The best model according to this evaluation criterion provides accurate inflation forecasts and implies that the output gap in the euro area was about -6% in 2014 and 2015, on average. This estimate implies a much wider gap between actual and potential output than alternative institutional assessments (which estimate that the output gap in the euro area was between -2% and -3% around that time), suggesting that the latter may underestimate the extent of economic slack in the euro area. A possible implication of this finding is that policies aimed at stimulating aggregate demand (including fiscal and monetary policies) should play an even more important role in the economic policy mix.
Estimation of the euro area output gap
The model employed in the paper separates the trend from cyclical fluctuations in real activity and core inflation. A single factor captures the common cycle in the variables and is defined as the deviation of output from its trend, which is the output gap. Different modelling assumptions lead to different estimates of the output gap. In particular, the model variants considered here differ along three dimensions: the specification of the set of real activity variables (GDP only or a larger set of variables that includes six variables in addition to GDP), the specification of the trend of inflation (tied to Consensus long-term inflation forecasts or simply driven by a univariate random walk process), and the form of the trends for the real activity variables (more or less sensitive to current economic conditions). The various combinations of the modelling assumptions just described lead to the estimation of seven different models. Chart 1 shows the estimates of the output gap obtained by the different models.
Chart 1: Alternative estimates of the output gap in the euro area (percentage points)
Chart 1 shows that it is important to discriminate among modelling assumptions. In fact, while the alternative estimates agree about the timing of peaks and troughs, they disagree about the level of the output gap. Such differences are economically relevant: the output gap in 2014 and 2015 was, on average, close to -2% according to some estimates, and -6% according to others.
Validation of output gap estimates: core inflation forecasts
In assessing the alternative measures of the output gap produced by the seven different models, it is not possible to evaluate the forecasting accuracy of the output gap estimates themselves, because the output gap is unobservable. In order to address this issue, we exploit the relationship between the output gap and inflation, also known as the Phillips curve, which is a building block of modern macroeconomic theory. In practice, we rank the different estimates of the output gap on the basis of their ability to forecast inflation. Chart 2 reports the distribution of one-year-ahead inflation forecasts, produced by employing the seven model variants.

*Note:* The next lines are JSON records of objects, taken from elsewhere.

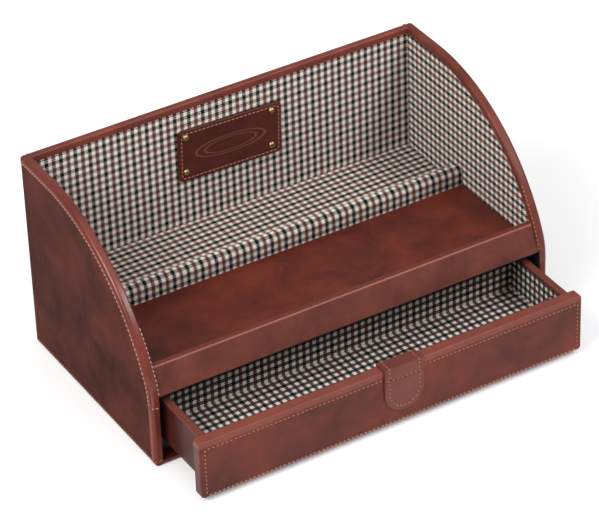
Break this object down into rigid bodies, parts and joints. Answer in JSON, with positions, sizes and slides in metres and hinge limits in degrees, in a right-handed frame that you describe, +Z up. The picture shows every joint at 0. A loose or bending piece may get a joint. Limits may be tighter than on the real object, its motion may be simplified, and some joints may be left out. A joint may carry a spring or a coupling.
{
  "type": "charging valet box",
  "caption": "Desktop box in leather with curved cheeks, a cloth-lined ledge where phones lean and charge, a front tray, and a drawer with a leather pull tab.",
  "frame": {"origin": "On the table, in the middle of the cabinet's footprint; the drawer stands open in front of it.", "axes": "X runs along the front to the right, Y from the drawer to the back wall, Z up."},
  "size_m": [0.3, 0.2145, 0.1475],
  "materials": {
    "body_leather": "semi-gloss, mottled",
    "binding_leather": "semi-gloss, stitched",
    "tab_leather": "semi-gloss, stitched",
    "checked_cloth": "woven check",
    "board": "black stain",
    "runner_wood": "dark stain, waxed",
    "felt": "pressed felt",
    "stud_brass": "polished",
    "grommet_rubber": "matt"
  },
  "bodies": {
    "cabinet": {"base_felt": "felt", "base_board": "board", "base_edge_leather": "body_leather", "left_side_board": "board", "right_side_board": "board", "left_side_leather": "body_leather", "right_side_leather": "body_leather", "left_front_strip": "binding_leather", "right_front_strip": "binding_leather", "left_edge_binding": "binding_leather", "right_edge_binding": "binding_leather", "back_board": "board", "back_leather": "body_leather", "back_top_binding": "binding_leather", "cable_port_grommet": "grommet_rubber", "deck_board": "board", "front_rail_board": "board", "front_rail_leather": "body_leather", "platform_panel": "board", "platform_leather": "body_leather", "ridge_bar": "board", "ridge_cover": "checked_cloth", "ledge_lining": "checked_cloth", "back_lining": "checked_cloth", "left_side_lining": "checked_cloth", "right_side_lining": "checked_cloth", "nameplate": "binding_leather", "nameplate_studs": "stud_brass", "left_drawer_runner": "runner_wood", "right_drawer_runner": "runner_wood", "left_drawer_guide": "runner_wood", "right_drawer_guide": "runner_wood", "drawer_stop": "runner_wood"},
    "drawer": {"drawer_front_board": "board", "drawer_front_leather": "body_leather", "drawer_underside": "body_leather", "drawer_bottom_board": "board", "drawer_left_board": "board", "drawer_right_board": "board", "drawer_back_board": "board", "drawer_left_leather": "body_leather", "drawer_right_leather": "body_leather", "drawer_back_leather": "body_leather", "drawer_floor_lining": "checked_cloth", "drawer_left_lining": "checked_cloth", "drawer_right_lining": "checked_cloth", "drawer_back_lining": "checked_cloth", "drawer_front_lining": "checked_cloth", "pull_tab_strap": "tab_leather"},
    "tab": {"pull_tab": "tab_leather"}
  },
  "joints": [
    {"name": "drawer_slide", "type": "slide", "parent": "cabinet", "child": "drawer", "axis": [0, -1, 0], "range_m": [-0.049, 0.008]},
    {"name": "tab_hinge", "type": "hinge", "parent": "drawer", "child": "tab", "pos_m": [0.0054, -0.1325, 0.0389], "axis": [-1, 0, 0], "range_deg": [0, 70]}
  ]
}
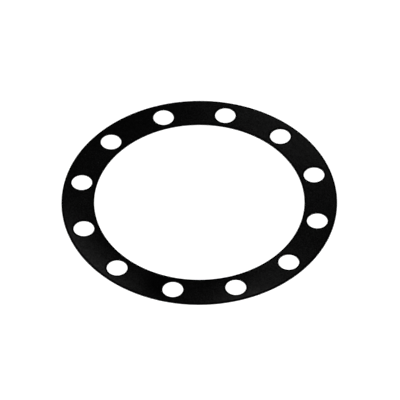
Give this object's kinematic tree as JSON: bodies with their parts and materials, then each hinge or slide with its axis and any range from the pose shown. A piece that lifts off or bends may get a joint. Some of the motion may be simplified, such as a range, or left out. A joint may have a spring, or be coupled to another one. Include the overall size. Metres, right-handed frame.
{
  "type": "rubber flange gasket",
  "caption": "Flat full-face ring gasket of thin black rubber sheet, with a wide central port and a circle of bolt holes, that seals two bolted flanges.",
  "frame": {"origin": "centre of the ring on its lower sealing face, the face it lies on", "axes": "+Z along the ring's axis, out of the upper sealing face; the bolt holes straddle X and Y, so +X and +Y pass midway between two holes"},
  "size_m": [0.24, 0.24, 0.001],
  "materials": {
    "rubber": "satin black, fine calendered grain"
  },
  "bodies": {
    "root": {"flange_gasket": "rubber"}
  },
  "joints": []
}
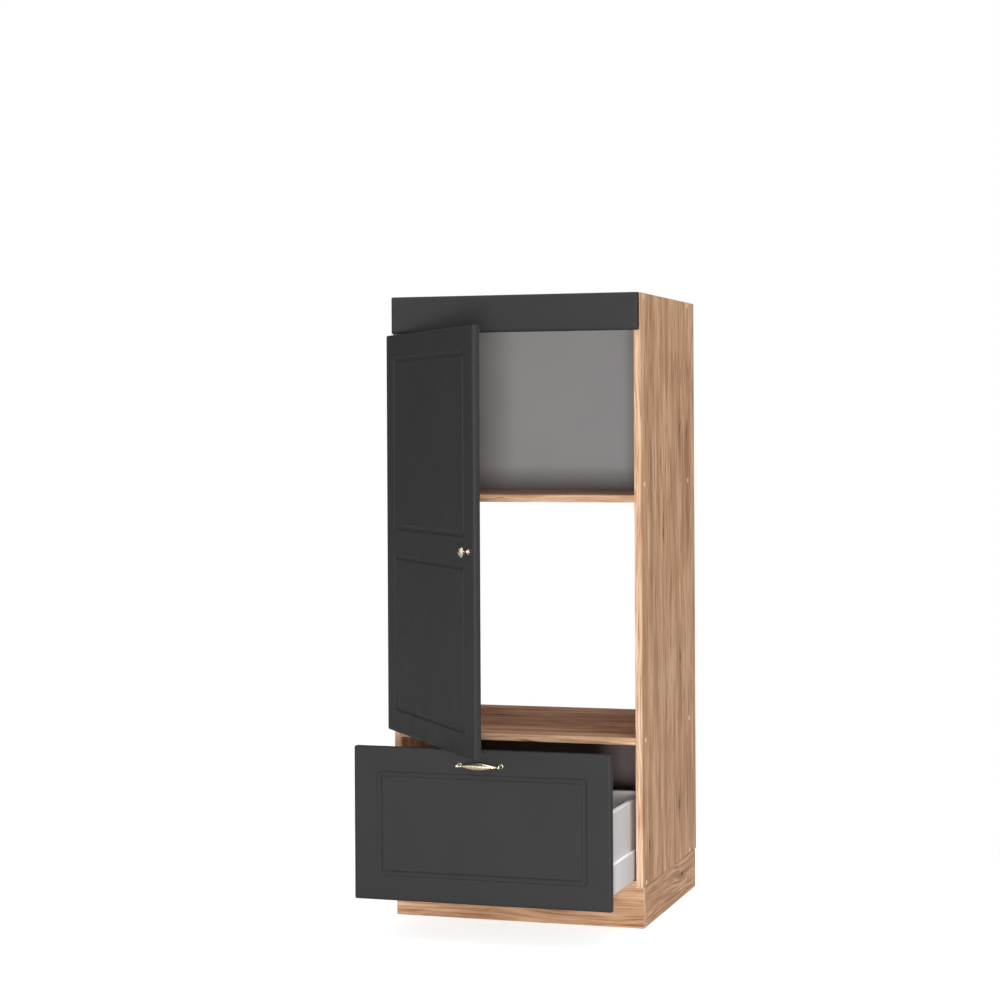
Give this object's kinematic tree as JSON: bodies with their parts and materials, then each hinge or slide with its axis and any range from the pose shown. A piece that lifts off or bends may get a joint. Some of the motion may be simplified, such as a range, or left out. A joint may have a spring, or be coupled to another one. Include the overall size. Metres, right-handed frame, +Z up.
{
  "type": "microwave cabinet",
  "caption": "Half-height kitchen cabinet with an open niche, a closed upper compartment behind a framed swing door, and a deep full-extension drawer on a plinth.",
  "frame": {"origin": "floor level, middle of the plinth's front face", "axes": "+X to the right seen from the front, +Y to the back, +Z up"},
  "size_m": [0.612, 1.0296, 1.454],
  "materials": {
    "oak_decor": "satin",
    "grey_panel": "matte",
    "anthracite_front": "satin",
    "cap_plastic": "matte",
    "clear_nylon": "matte",
    "zinc_steel": "satin",
    "nickel_steel": "polished",
    "runner_steel": "satin",
    "beech": "matte",
    "antique_brass": "satin",
    "grey_metal": "matte",
    "grey_board": "matte"
  },
  "bodies": {
    "carcass": {"side_left": "oak_decor", "side_right": "oak_decor", "top_panel": "oak_decor", "upper_shelf": "oak_decor", "niche_floor": "oak_decor", "bottom_panel": "oak_decor", "back_upper": "grey_panel", "back_lower": "grey_panel", "fascia": "anthracite_front", "fascia_pads": "clear_nylon", "fascia_brackets": "zinc_steel", "wall_brackets": "zinc_steel", "shelf_cams": "zinc_steel", "cam_bolts": "zinc_steel", "bracket_screws": "zinc_steel", "connecting_screws": "zinc_steel", "dowels": "beech", "cover_caps": "cap_plastic", "plinth_front": "oak_decor", "plinth_back": "oak_decor", "plinth_left": "oak_decor", "plinth_right": "oak_decor", "plinth_blocks": "beech", "plinth_screws": "zinc_steel", "hinge_plates": "nickel_steel", "hinge_arms": "nickel_steel", "hinge_arm_pins": "zinc_steel", "hinge_arm_screws": "zinc_steel", "runner_cabinet_members": "runner_steel", "euro_screws": "zinc_steel"},
    "door": {"door": "anthracite_front", "knob": "antique_brass", "knob_rosette": "antique_brass", "knob_screw": "zinc_steel", "door_bumpers": "clear_nylon", "hinge_cups": "nickel_steel", "hinge_cup_pins": "zinc_steel", "hinge_cup_screws": "zinc_steel"},
    "hinge_inner": {"hinge_inner_links": "nickel_steel", "hinge_elbow_pins": "zinc_steel"},
    "hinge_outer": {"hinge_outer_links": "nickel_steel"},
    "runner_middle": {"runner_middle_members": "runner_steel", "runner_slide_blocks": "clear_nylon"},
    "drawer": {"drawer_front": "anthracite_front", "handle": "antique_brass", "handle_rosettes": "antique_brass", "handle_screws": "zinc_steel", "drawer_profile_left": "grey_metal", "drawer_profile_right": "grey_metal", "drawer_side_left": "grey_board", "drawer_side_right": "grey_board", "drawer_bottom": "grey_board", "drawer_back": "grey_board", "drawer_back_brackets": "zinc_steel", "drawer_front_brackets": "zinc_steel", "drawer_screws": "zinc_steel", "drawer_bumpers": "clear_nylon", "runner_drawer_members": "runner_steel", "runner_drawer_screws": "zinc_steel"}
  },
  "joints": [
    {"name": "door_swing", "type": "hinge", "parent": "carcass", "child": "door", "pos_m": [-0.3, -0.01, 0.9015], "axis": [0, 0, -1], "range_deg": [-52, 58]},
    {"name": "hinge_inner_turn", "type": "hinge", "parent": "carcass", "child": "hinge_inner", "pos_m": [-0.262, 0.0015, 0.9015], "axis": [0, 0, -1], "range_deg": [-52, 58]},
    {"name": "hinge_outer_turn", "type": "hinge", "parent": "door", "child": "hinge_outer", "pos_m": [-0.29523, -0.03153, 0.9015], "axis": [0, 0, -1], "range_deg": [-58, 52]},
    {"name": "drawer_slide", "type": "slide", "parent": "carcass", "child": "drawer", "axis": [0, -1, 0], "range_m": [-0.256, 0.194]},
    {"name": "runner_middle_slide", "type": "slide", "parent": "carcass", "child": "runner_middle", "axis": [0, -1, 0], "range_m": [-0.128, 0.097]}
  ],
  "couplings": [
    {"joint": "hinge_inner_turn", "follows": "door_swing", "ratio": 1},
    {"joint": "hinge_outer_turn", "follows": "door_swing", "ratio": -1},
    {"joint": "runner_middle_slide", "follows": "drawer_slide", "ratio": 0.5}
  ]
}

Chart 2: One-year-ahead inflation forecasts (percentage points, year-on-year, real time data)
The best model (model 4) provides accurate inflation forecasts, capturing very well the recent drop in inflation and implies that the output gap in the euro area was about -6% in 2014 and 2015, on average. These estimates are also quite robust in real time. In particular, models with a relatively large number of real activity indicators, such as model 4, generate estimates of the output gap that do not need to be revised too much when data are revised or subsequent data are made available. However, it is important to notice that such estimates are still characterised by a certain degree of uncertainty and they should therefore be interpreted with caution. Chart 3.a and 3.b allow us to dig deeper into the insights provided by the forecasting comparison. The charts compare, respectively, the level of potential GDP (i.e. the GDP trend) and the output gap estimates of model 4, the best model specification according to the metric of forecasting accuracy, and model 6.

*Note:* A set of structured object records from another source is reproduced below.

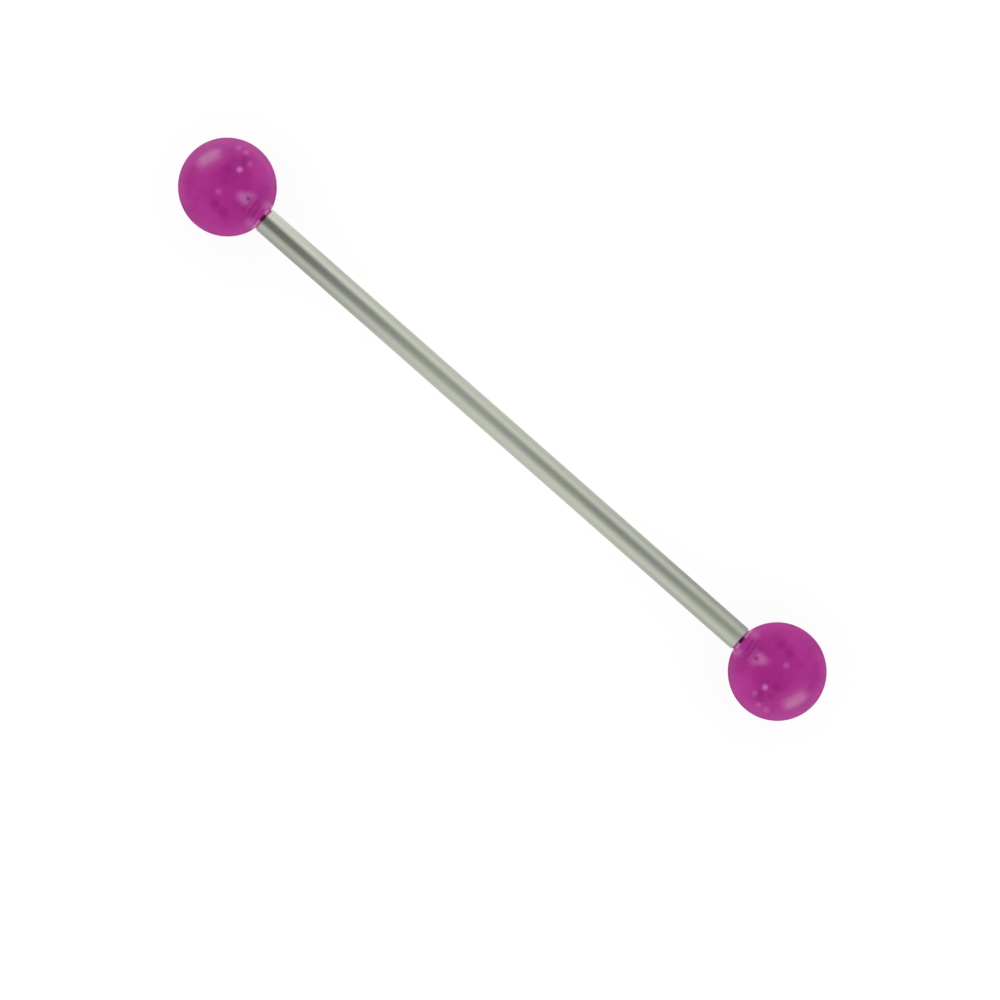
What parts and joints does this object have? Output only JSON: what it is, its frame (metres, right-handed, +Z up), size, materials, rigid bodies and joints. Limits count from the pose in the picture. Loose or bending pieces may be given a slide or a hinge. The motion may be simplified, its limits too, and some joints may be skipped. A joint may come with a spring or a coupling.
{
  "type": "industrial barbell",
  "caption": "Long straight body-jewellery barbell: a slim polished steel bar with threaded posts at its ends and a translucent magenta acrylic ball screwed onto each post.",
  "frame": {"origin": "the middle of the bar, on its axis", "axes": "+X along the bar towards the right ball, +Z up from the surface that both balls rest on, 3 mm under the axis"},
  "size_m": [0.0506, 0.006, 0.006],
  "materials": {
    "steel": "satin",
    "magenta_acrylic": "gloss"
  },
  "bodies": {
    "bar": {"bar": "steel"},
    "left_ball": {"left_ball": "magenta_acrylic"},
    "right_ball": {"right_ball": "magenta_acrylic"}
  },
  "joints": [
    {"name": "left_ball_off", "type": "slide", "parent": "bar", "child": "left_ball", "axis": [-1, 0, 0], "range_m": [0, 0.012]},
    {"name": "right_ball_off", "type": "slide", "parent": "bar", "child": "right_ball", "axis": [1, 0, 0], "range_m": [0, 0.012]}
  ]
}
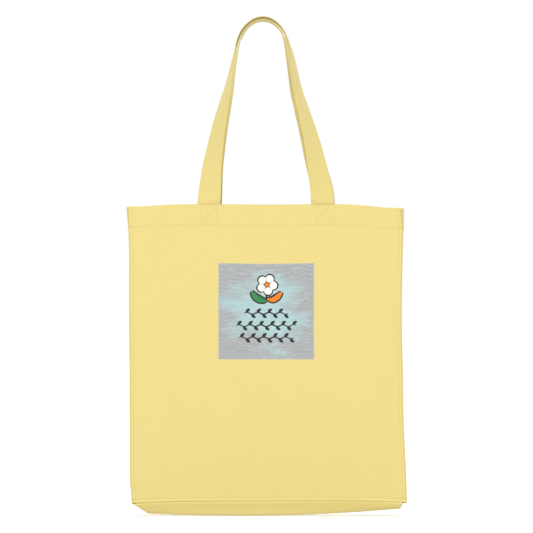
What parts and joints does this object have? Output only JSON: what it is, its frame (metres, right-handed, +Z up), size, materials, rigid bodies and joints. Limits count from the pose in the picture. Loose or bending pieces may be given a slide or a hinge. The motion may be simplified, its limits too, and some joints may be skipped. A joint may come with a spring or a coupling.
{
  "type": "canvas tote bag",
  "caption": "Open-topped gusseted canvas shopping bag with two upright strap handles; the handles swing outward and the bag folds flat.",
  "frame": {"origin": "on the standing surface, under the middle of the bag's base", "axes": "+Z up along the handles, the longest extent; +X to the bag's right as the printed front is looked at, along its width; +Y from the printed front to the back, the shortest extent"},
  "size_m": [0.376, 0.1004, 0.6875],
  "materials": {
    "canvas": "matt pale yellow plain-weave cotton canvas",
    "strap": "matt pale yellow canvas strap, folded and edge-stitched",
    "thread": "pale yellow polyester sewing thread with a slight sheen",
    "binding": "matt pale cotton binding tape",
    "print": "soft-hand grey and pale teal ink on canvas, nearly matt"
  },
  "bodies": {
    "bag_body": {"back_panel": "canvas", "left_gusset": "canvas", "right_gusset": "canvas", "bottom_gusset": "canvas", "back_left_seam_binding": "binding", "back_right_seam_binding": "binding", "back_bottom_seam_binding": "binding", "back_hem_stitching": "thread", "back_left_strap_tail": "strap", "back_right_strap_tail": "strap", "back_left_box_stitch": "thread", "back_right_box_stitch": "thread"},
    "front_side": {"front_panel": "canvas", "front_left_seam_binding": "binding", "front_right_seam_binding": "binding", "front_bottom_seam_binding": "binding", "front_hem_stitching": "thread", "front_left_strap_tail": "strap", "front_right_strap_tail": "strap", "front_left_box_stitch": "thread", "front_right_box_stitch": "thread", "front_print": "print"},
    "front_loop": {"front_handle": "strap"},
    "back_loop": {"back_handle": "strap"}
  },
  "joints": [
    {"name": "fold_flat", "type": "slide", "parent": "bag_body", "child": "front_side", "axis": [0, 1, 0], "range_m": [0, 0.0619], "deforming": ["left_gusset", "right_gusset", "bottom_gusset"]},
    {"name": "front_handle_swing", "type": "hinge", "parent": "front_side", "child": "front_loop", "pos_m": [0, -0.0385, 0.433], "axis": [1, 0, 0], "range_deg": [0, 165]},
    {"name": "back_handle_swing", "type": "hinge", "parent": "bag_body", "child": "back_loop", "pos_m": [0, 0.0385, 0.433], "axis": [-1, 0, 0], "range_deg": [0, 165]}
  ]
}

Chart 3.a: Alternative views of trend real GDP in the euro area (log scale)
Chart 3.b: Alternative views of the output gap in the euro area (percentage points)
The comparison is instructive because the only difference between potential output in model 6 and that in model 4 is that the former is allowed to be more sensitive to current economic conditions. Hence, the two models capture two polar views on the post-financial crisis sluggishness of economic activity in the euro area. Model 4 implies that potential output growth (i.e. the slope of trend growth in Chart 3.a) has not changed much over time and the recent sluggishness in real GDP in the euro area reflects a large output gap. However, some economists believe in a version of the “secular stagnation” hypothesis according to which developed economies, including the euro area, are facing a persistent slow-down of trend growth. Model 6 captures this view, and its implication is that the euro area output gap is small, in absolute terms. However, model 6, as well as other specifications that produce slow trend growth and, consequently, small output gaps, forecast core inflation poorly in general and worse than model 4, in relative terms. In conclusion, the results suggest that reconciling the secular stagnation hypothesis with the core inflation data is a challenge and may imply that policies aimed at stimulating demand should complement supply side policies in the economic policy mix.
R. Gordon (2014): “The Demise of U. S. Economic Growth: Restatement, Rebuttal, and Reflections”, NBER Working Paper 19895.
M. Jarocinski and M. Lenza (2016): “An inflation-predicting measure of the output gap in the euro area”, ECB Working Paper, forthcoming.
Disclaimer: This article has been written by Marek Jarocinski (Senior Economist, Directorate General Research, Monetary Policy Research Division) and Michele Lenza (Principal Economist, Directorate General Research, Monetary Policy Research Division). The views expressed here are those of the authors and do not necessarily represent the views of the European Central Bank and the Eurosystem.
The full set of variables considered in the paper includes real GDP, real private investment, real imports, real exports, the unemployment rate, consumer confidence and capacity utilisation.